— WHAT THE TASK ASKS —
Scan the lines below for the string "this" and copy every one that has it.

— DATASET RECORDS —
──────────

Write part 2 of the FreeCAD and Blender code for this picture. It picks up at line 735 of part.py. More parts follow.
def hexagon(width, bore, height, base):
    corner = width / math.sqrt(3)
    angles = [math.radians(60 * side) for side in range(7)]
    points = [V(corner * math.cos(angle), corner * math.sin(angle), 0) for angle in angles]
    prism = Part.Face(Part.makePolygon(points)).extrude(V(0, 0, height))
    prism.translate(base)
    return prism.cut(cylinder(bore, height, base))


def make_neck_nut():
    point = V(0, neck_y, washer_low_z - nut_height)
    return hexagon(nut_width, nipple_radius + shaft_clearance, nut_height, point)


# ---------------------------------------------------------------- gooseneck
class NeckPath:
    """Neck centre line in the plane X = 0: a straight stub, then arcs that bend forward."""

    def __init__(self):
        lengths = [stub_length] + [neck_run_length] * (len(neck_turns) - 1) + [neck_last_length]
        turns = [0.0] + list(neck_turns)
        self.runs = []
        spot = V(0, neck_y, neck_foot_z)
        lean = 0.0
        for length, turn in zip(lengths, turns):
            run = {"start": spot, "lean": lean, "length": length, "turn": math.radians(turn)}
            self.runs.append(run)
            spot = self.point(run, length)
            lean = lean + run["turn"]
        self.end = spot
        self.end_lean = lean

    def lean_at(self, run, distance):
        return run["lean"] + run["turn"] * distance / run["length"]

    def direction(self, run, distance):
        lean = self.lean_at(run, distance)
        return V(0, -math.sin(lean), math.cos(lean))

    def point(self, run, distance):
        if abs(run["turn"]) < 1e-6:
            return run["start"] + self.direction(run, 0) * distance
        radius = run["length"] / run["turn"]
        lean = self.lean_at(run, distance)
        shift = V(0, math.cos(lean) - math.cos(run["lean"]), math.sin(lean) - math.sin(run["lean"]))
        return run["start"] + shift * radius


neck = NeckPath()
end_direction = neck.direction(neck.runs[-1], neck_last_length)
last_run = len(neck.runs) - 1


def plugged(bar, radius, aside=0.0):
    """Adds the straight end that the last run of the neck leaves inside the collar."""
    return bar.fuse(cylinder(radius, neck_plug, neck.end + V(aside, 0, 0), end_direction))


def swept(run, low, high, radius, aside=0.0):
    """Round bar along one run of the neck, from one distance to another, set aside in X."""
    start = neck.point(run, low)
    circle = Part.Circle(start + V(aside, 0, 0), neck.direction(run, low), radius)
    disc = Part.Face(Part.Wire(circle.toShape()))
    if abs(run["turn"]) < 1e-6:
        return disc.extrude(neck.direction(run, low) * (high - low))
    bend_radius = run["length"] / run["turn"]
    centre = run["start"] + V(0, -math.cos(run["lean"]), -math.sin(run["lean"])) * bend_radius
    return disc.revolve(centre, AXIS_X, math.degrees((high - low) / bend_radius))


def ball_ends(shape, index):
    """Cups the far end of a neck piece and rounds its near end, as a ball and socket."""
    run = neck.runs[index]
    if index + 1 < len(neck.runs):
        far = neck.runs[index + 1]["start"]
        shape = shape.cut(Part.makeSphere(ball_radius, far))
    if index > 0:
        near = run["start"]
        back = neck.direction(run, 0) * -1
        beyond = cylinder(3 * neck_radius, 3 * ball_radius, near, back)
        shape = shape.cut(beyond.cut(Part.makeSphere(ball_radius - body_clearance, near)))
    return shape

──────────

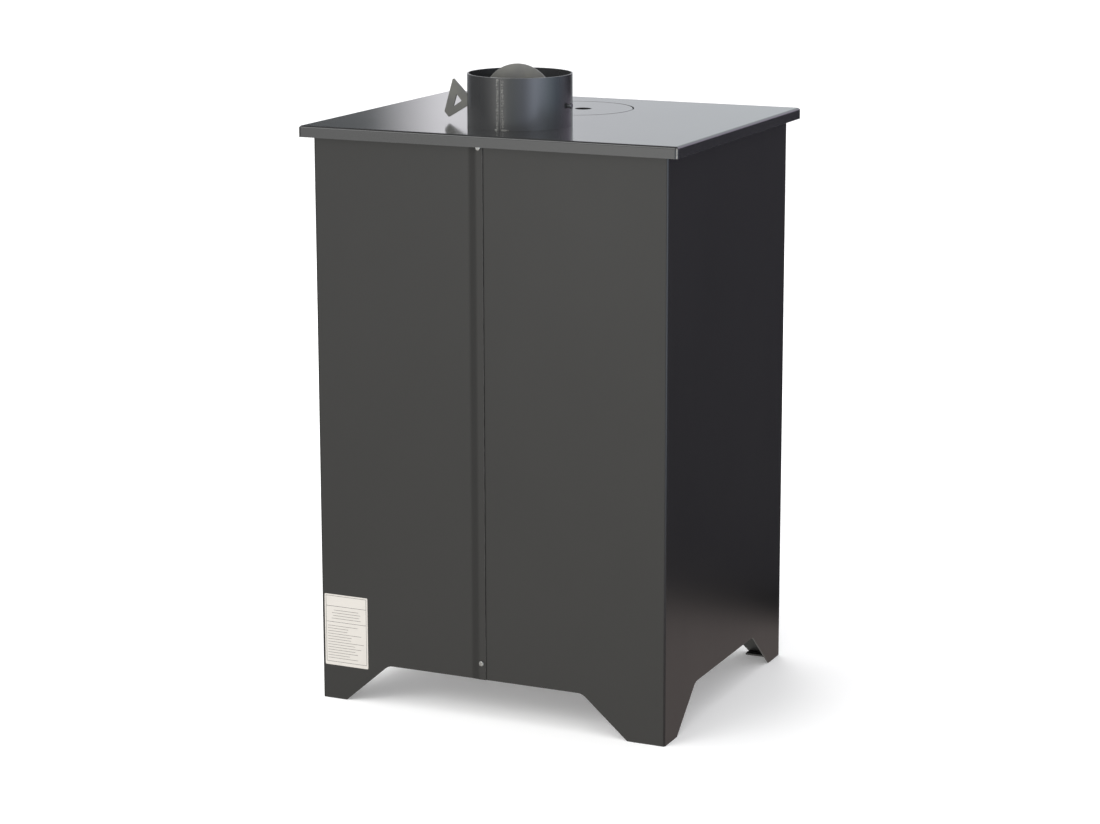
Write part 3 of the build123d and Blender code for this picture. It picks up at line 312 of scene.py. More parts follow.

──────────

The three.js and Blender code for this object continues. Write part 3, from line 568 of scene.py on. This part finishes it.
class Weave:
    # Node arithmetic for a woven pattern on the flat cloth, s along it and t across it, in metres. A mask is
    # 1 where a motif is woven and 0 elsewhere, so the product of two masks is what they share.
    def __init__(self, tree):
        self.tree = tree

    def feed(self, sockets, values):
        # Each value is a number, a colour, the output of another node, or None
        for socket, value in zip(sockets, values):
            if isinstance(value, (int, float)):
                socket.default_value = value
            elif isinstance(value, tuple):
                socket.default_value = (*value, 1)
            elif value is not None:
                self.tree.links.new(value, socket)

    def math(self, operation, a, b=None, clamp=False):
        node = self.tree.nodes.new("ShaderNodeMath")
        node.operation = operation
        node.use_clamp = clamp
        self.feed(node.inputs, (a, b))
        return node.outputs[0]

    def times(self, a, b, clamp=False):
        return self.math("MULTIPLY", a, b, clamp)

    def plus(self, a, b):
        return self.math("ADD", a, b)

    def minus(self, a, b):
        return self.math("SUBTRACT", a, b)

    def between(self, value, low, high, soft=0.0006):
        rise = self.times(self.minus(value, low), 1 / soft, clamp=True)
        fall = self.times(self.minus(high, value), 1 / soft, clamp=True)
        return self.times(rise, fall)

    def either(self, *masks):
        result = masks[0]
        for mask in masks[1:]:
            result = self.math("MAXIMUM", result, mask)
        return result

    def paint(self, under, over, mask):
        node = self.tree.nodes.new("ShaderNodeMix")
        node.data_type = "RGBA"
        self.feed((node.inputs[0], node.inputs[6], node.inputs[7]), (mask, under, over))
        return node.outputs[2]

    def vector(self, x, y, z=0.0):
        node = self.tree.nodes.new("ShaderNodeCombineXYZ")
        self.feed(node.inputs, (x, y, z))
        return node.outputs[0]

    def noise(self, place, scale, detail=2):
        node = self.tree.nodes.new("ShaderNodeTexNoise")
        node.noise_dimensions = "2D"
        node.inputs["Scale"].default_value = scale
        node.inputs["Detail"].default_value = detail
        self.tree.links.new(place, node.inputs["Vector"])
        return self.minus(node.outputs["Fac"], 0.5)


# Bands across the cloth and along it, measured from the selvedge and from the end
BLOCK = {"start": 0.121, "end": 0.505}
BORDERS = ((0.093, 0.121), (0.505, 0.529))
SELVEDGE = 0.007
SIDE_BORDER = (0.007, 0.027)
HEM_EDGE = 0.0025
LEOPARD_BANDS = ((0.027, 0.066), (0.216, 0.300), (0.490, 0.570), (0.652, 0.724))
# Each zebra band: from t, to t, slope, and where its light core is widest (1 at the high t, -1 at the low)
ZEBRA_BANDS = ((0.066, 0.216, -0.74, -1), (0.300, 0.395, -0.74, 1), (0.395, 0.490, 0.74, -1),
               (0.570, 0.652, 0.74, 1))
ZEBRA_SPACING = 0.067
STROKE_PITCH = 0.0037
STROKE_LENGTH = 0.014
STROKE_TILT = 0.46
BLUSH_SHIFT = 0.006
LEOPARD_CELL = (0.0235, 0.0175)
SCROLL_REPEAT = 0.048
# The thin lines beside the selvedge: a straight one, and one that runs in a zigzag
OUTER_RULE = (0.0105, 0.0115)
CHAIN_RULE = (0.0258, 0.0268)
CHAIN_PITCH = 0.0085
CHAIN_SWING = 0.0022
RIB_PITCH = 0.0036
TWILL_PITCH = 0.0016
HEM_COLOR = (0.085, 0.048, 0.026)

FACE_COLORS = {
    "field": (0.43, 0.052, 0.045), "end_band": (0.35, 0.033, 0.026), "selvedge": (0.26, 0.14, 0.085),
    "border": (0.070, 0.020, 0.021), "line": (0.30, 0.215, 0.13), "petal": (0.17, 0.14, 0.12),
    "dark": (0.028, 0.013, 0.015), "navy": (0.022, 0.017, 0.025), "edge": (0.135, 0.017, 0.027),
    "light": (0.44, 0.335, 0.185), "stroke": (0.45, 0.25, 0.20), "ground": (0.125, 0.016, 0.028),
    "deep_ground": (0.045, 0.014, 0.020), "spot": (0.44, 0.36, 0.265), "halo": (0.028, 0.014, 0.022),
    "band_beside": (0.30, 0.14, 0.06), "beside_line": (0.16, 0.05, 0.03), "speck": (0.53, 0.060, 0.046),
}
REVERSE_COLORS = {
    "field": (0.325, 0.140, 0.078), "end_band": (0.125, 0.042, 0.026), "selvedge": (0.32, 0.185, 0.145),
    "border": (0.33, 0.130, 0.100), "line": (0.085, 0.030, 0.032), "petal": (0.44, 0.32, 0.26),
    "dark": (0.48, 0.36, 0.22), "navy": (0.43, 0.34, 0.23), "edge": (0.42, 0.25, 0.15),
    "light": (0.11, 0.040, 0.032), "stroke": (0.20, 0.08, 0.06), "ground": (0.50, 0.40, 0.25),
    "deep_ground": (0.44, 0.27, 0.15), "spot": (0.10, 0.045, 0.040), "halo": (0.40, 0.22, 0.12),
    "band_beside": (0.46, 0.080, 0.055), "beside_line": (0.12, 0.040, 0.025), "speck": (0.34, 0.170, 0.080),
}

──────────

— WRITTEN ANSWER —
Write part 2 of the FreeCAD and Blender code for this picture. It picks up at line 735 of part.py. More parts follow.
Write part 3 of the build123d and Blender code for this picture. It picks up at line 312 of scene.py. More parts follow.
The three.js and Blender code for this object continues. Write part 3, from line 568 of scene.py on. This part finishes it.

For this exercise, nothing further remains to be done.